(AIM OF THE EXERCISE) Please pull out every line that includes the string "update".

(DATA SEGMENT)
## start

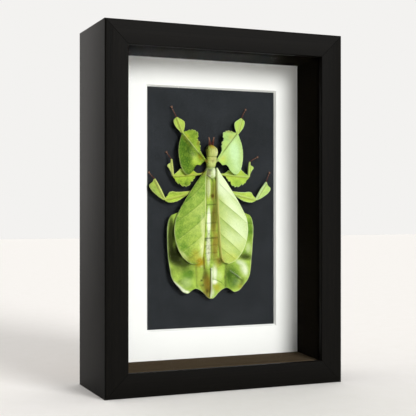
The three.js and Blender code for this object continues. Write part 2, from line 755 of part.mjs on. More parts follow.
function tarsus(from, to) {
  const start = new THREE.Vector3(...from);
  const end = new THREE.Vector3(...to);
  const ahead = end.clone().sub(start).normalize();
  const root = start.clone().addScaledVector(ahead, meetGap);
  const middle = root.clone().lerp(end, 0.5);
  middle.z -= tarsusSag;
  const path = [root, middle, end].map((point) => spot(point.x, point.y, point.z));
  const ripple = (t) => tarsusRipple * Math.cos(2 * Math.PI * tarsusJoints * t);
  const foot = rod(path, (t) => tarsusRadius - ripple(t) - tarsusTaper * t, tarsusSides, tarsusJoints * 3);
  const claws = [-1, 1].map((turn) => {
    const sideways = new THREE.Vector3(-ahead.y, ahead.x, 0).normalize().multiplyScalar(turn);
    const hook = clawHook.map(([on, aside, up]) => {
      const point = end.clone().addScaledVector(ahead, on).addScaledVector(sideways, aside);
      return spot(point.x, point.y, point.z + up);
    });
    return rod(hook, (t) => clawShape.radius - clawShape.taper * t, clawShape.sides, clawShape.rings);
  });
  return joined([foot, ...claws]);
}

for (const [sideName, side] of [['left', -1], ['right', 1]]) {
  for (const [legName, lobe] of Object.entries(lobes)) {
    const [coxa, knee, ankle, toe] = poses[sideName][legName];
    const femur = legLeaf({
      from: coxa,
      to: knee,
      startClear: 0,
      outer: lobe.femurOuter,
      inner: lobe.femurInner,
      side,
      lift: lobeLift[legName],
      tooth: toothDepth[legName],
      rowCount: legRows.femur
    });
    const tibia = legLeaf({
      from: knee,
      to: ankle,
      startClear: kneeClearance(coxa, knee, ankle),
      outer: lobe.tibiaOuter,
      inner: lobe.tibiaInner,
      side,
      lift: 0,
      tooth: 0,
      rowCount: legRows.tibia
    });
    addPart(`${legName}_femur_${sideName}`, femur, finishes.leg);
    addPart(`${legName}_tibia_${sideName}`, tibia, finishes.leg);
    addPart(`${legName}_tarsus_${sideName}`, tarsus(ankle, toe), finishes.foot);
  }
}

export default group;
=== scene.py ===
import math

import bmesh
import bpy
import numpy as np
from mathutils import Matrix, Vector


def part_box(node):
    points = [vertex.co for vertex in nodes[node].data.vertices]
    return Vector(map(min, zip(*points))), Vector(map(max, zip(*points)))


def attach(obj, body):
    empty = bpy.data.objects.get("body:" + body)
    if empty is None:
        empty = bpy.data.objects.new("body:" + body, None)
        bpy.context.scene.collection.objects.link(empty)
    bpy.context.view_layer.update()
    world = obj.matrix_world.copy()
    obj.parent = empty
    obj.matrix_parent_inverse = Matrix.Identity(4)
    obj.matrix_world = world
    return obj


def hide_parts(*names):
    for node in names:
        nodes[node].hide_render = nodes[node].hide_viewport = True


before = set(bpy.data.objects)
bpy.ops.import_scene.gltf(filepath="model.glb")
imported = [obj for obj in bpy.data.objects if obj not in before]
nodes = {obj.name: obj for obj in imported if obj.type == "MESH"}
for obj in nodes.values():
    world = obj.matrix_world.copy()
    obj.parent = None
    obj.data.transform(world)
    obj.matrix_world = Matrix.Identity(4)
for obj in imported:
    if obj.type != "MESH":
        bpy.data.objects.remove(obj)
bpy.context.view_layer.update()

# A giant leaf insect mounted in a deep box frame.
# Sizes are in millimetres, and mm turns them into Blender's metres.
mm = 0.001
scene = bpy.context.scene
print("frame loaded:", len(nodes), "nodes")


# Camera and studio

view = {"place": (-0.24662, -0.58864, 0.11558), "turn": -22.54, "lens": 83.64, "sensor": 36, "near": 0.01}
studio = {
    "keyAzimuth": 20,  # degrees to the viewer's right of straight on
    "keyHeight": 20,  # degrees above the horizon
    "keySoftness": 26, "keyStrength": 2.95, "keyColour": (1.0, 0.99, 0.983),
    "frontLight": (0.19, 0.19, 0.195, 1), "backLight": (1.55, 1.5, 1.45, 1),
    "topLight": (0.75, 0.75, 0.75, 1), "backdrop": (243, 242, 240), "floorSize": 6.0,
}


def srgb(red, green, blue):
    parts = [value / 255 for value in (red, green, blue)]
    linear = [c / 12.92 if c <= 0.04045 else ((c + 0.055) / 1.055) ** 2.4 for c in parts]
    return (*linear, 1)


def newObject(name, data, material=None):
    piece = bpy.data.objects.new(name, data)
    scene.collection.objects.link(piece)
    if material:
        data.materials.append(material)
    return piece


def makeCamera():
    data = bpy.data.cameras.new("camera")
    data.lens, data.sensor_width, data.clip_start = view["lens"], view["sensor"], view["near"]
    scene.camera = newObject("camera", data)
    scene.camera.location = view["place"]
    scene.camera.rotation_euler = (math.pi / 2, 0, math.radians(view["turn"]))


def makeKeyLight():
    data = bpy.data.lights.new("key", "SUN")
    data.energy, data.color = studio["keyStrength"], studio["keyColour"]
    data.angle = math.radians(studio["keySoftness"])
    azimuth, height = math.radians(studio["keyAzimuth"]), math.radians(studio["keyHeight"])
    towards = (math.sin(azimuth) * math.cos(height), -math.cos(azimuth) * math.cos(height), math.sin(height))
    newObject("key", data).rotation_euler = Vector(towards).to_track_quat("Z", "Y").to_euler()


# Small helpers for node trees

def setSocket(tree, socket, value):
    if isinstance(value, bpy.types.NodeSocket):
        tree.links.new(value, socket)
    else:
        socket.default_value = value


def addNode(tree, kind, settings=None, **sockets):
    node = tree.nodes.new(kind)
    for name, value in (settings or {}).items():
        setattr(node, name, value)
    for name, value in sockets.items():
        setSocket(tree, node.inputs[name.replace("_", " ")], value)
    return node


def mixColour(tree, amount, first, second, blend="MIX"):
    node = addNode(tree, "ShaderNodeMix", {"data_type": "RGBA", "blend_type": blend, "clamp_factor": True})
    for socket, value in ((0, amount), (6, first), (7, second)):
        setSocket(tree, node.inputs[socket], value)
    return node.outputs[2]


def calc(tree, operation, first, second):
    node = addNode(tree, "ShaderNodeMath", {"operation": operation})
    setSocket(tree, node.inputs[0], first)
    setSocket(tree, node.inputs[1], second)
    return node.outputs[0]


def plus(tree, first, second):
    return calc(tree, "ADD", first, second)


def times(tree, first, second):
    return calc(tree, "MULTIPLY", first, second)


def remap(tree, value, fromLow, fromHigh, toLow=0.0, toHigh=1.0):
    node = addNode(tree, "ShaderNodeMapRange", Value=value)
    for k, limit in enumerate((fromLow, fromHigh, toLow, toHigh)):
        node.inputs[k + 1].default_value = limit
    return node.outputs[0]


def noise(tree, vector, scale, detail=3.0, roughness=0.5, distortion=0.0):
    return addNode(tree, "ShaderNodeTexNoise", Vector=vector, Scale=scale, Detail=detail,
                   Roughness=roughness, Distortion=distortion).outputs[0]


def stretched(tree, vector, x, y, z):
    return addNode(tree, "ShaderNodeMapping", Vector=vector, Scale=(x, y, z)).outputs[0]


def objectPlace(tree):
    return addNode(tree, "ShaderNodeTexCoord").outputs["Object"]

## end

(RESPONSE)
    bpy.context.view_layer.update()
bpy.context.view_layer.update()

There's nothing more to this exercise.